我正在对从Twitter检索到的文本进行情感分析。我可以将文本索引到Solr中,但不能将新字段索引->将情感索引到Solr中。我可以知道添加新字段的正确方法是什么吗?
class Model:
def __init__(self, text, sentiment):
self.text = text
self.sentiment = sentiment
class ModelEncoder(json.JSONEncoder):
def clean_tweet(self, tweet):
return ' '.join(re.sub("(@[A-Za-z0-9]+)|([^0-9A-Za-z \t])|(\w+:\/\/\S+)", " ", tweet).split())
def analyze_sentiment(self, tweet):
analysis = TextBlob(self.clean_tweet(tweet))
if analysis.sentiment.polarity > 0:
return 'positive'
elif analysis.sentiment.polarity == 0:
return 'neutral'
else:
return 'negative'
def default(self, obj):
if isinstance(obj, Model):
return {"text": obj.text,
"sentiment": obj.sentiment}
return json.JSONEncoder.default(self, obj)

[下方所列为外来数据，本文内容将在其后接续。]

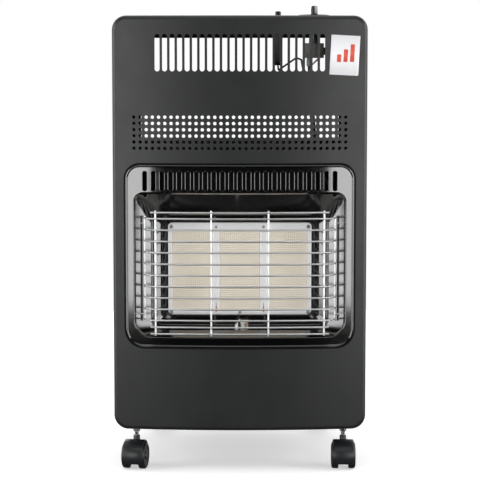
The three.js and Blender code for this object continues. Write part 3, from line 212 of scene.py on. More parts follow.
def piece(name, body, material, bm, replaced=(), crease=32, bevel=0.0, wall=0.0):
    """Turns a bmesh in millimetres into a shown piece that rides on a body and stands for some nodes."""
    made = solid(name, bm)
    mesh = made.data
    finish_piece(made, body, material, replaced)
    if wall:
        thick = made.modifiers.new("sheet", "SOLIDIFY")
        thick.thickness, thick.offset, thick.use_even_offset = abs(wall) * MM, copysign(1, wall), True
        thick.use_quality_normals = True
    mesh.polygons.foreach_set("use_smooth", [True] * len(mesh.polygons))
    mesh.set_sharp_from_angle(angle=radians(crease))
    if bevel:
        broken_edges(made, bevel, crease)
    return made


def broken_edges(made, width, crease):
    """Bevels every edge that is sharper than crease degrees."""
    soft = made.modifiers.new("soft_edge", "BEVEL")
    soft.width, soft.segments, soft.limit_method = width * MM, 2, "ANGLE"
    soft.angle_limit, soft.harden_normals = radians(crease), True


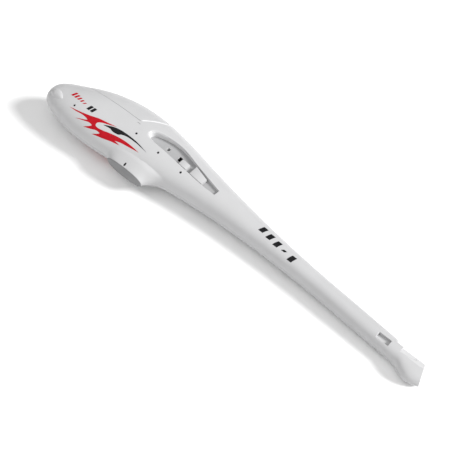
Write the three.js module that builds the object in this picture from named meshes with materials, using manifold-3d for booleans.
// Moulded fuselage of a two-metre electric sailplane: a deep pod with a lift-off hatch, wing-root
// pockets and a belly keel, running aft into a slim boom that ends in a stabiliser seat.
//
// Every piece is drawn in the aircraft's own axes, in millimetres: x is the station, aft from the
// nose face, y is up from the thrust line and z is out to the left. At the end the whole model is
// laid on its right flank, so that z points up from the floor.
import * as THREE from 'three';
import { mergeVertices } from 'three/addons/utils/BufferGeometryUtils.js';
import Module from 'manifold-3d';

const wasm = await Module();
wasm.setup();

// ---- driving dimensions -----------------------------------------------------------------------
// The moulded skin: station, crown height, belly height, half width.
const PROFILE = [
  [0, 20, -20, 20], [5, 28.5, -26.5, 24.5], [14, 37, -32, 29], [30, 47, -38, 33.5],
  [60, 63, -45, 38.5], [100, 84, -50.5, 43], [150, 101, -51.5, 46], [210, 111, -47.5, 47],
  [280, 110.5, -37, 46], [360, 99, -24.5, 42], [440, 83, -14.5, 37], [530, 67, -8, 31.5],
  [640, 50.5, -5.5, 27], [770, 36.5, -8, 24], [900, 27.5, -16, 22], [985, 21.5, -22, 20.8],
  [1012, 19.5, -24.5, 20.2], [1030, 18.5, -33, 19.6], [1047, 17.5, -38, 19], [1065, 16.5, -35.5, 18.2],
  [1084, 15.5, -27, 17.4],
];
const ROUNDNESS = 2.15;        // power of the skin's cross-section, where 2 is an ellipse
const WALL = 1.8;              // moulded skin
const GAP = 0.3;               // between touching pieces
const RING_SIDES = 24;
const RINGS_PER_SPAN = 2;

const NOSE_FACE = 3;           // thickness of the flat ring at the nose
const SHAFT_HOLE_RADIUS = 13;
const MOUNT_THICKNESS = 3;
const MOUNT_BORE_RADIUS = 6;
const MOUNT_SCREW_CIRCLE = 16.5;
const MOUNT_SCREW = { head: 1.6, shank: 6 };   // in front of the nose face, and behind it

const HATCH_SEAM_Y = 52;
const HATCH_OUTLINE = [[59, 130], [61, 62], [70, 55.5], [84, HATCH_SEAM_Y], [238, HATCH_SEAM_Y],
  [257, 71], [279, 90.5], [296, 112], [300, 130]];
const HATCH_WALL = 1.6;
const HATCH_RIB = { thickness: 4, depth: 6, foot: 8 };

// Wing root: outline of the pocket in side view, aft and up.
const POCKET_OUTLINE = [[277, 42], [279, 49], [288, 56], [308, 61.5], [332, 64.8], [356, 64.5],
  [384, 59.5], [410, 53], [440, 46], [492, 34.5], [491, 21], [462, 20], [420, 22.5], [380, 25.5],
  [340, 28.5], [306, 30.8], [288, 33.5], [280, 37]];
const ROOT_PLANE = 27;         // distance of the pocket floor from the middle of the fuselage
const POCKET_WALL = 2.2;
const LOCK_FRONT = [[379, 27], [402, 25.6], [402, 40.5], [379, 42]];
const LOCK_REAR = [[414, 24.6], [452, 21.9], [453, 38.5], [414, 48.5]];
const LOCK_SUNK = 1.5;         // how far the blocks' faces lie under the line of the skin
const LEAD_HOLE = [[363, 38], [376, 37], [376, 49], [363, 50]];
const JOINER = [330, 46.5];
const JOINER_BORE = 4.7;
const JOINER_OUTER = 6;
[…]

def crawldata(self, name, store=False):
...
while True:
print('Crawling page', i, 'of', name)
tweets = api.user_timeline(name, count=200, page=i)
for tweet in tweets:
text = tweet.text
sentiment = self.analyze_sentiment(tweet.text)
data = Model(text, sentiment)
result.append(data)
i += 1
print('Crawled', len(tweets), 'tweets')
if len(tweets) == 0:
break
result_json = json.dumps(result, cls=ModelEncoder)
...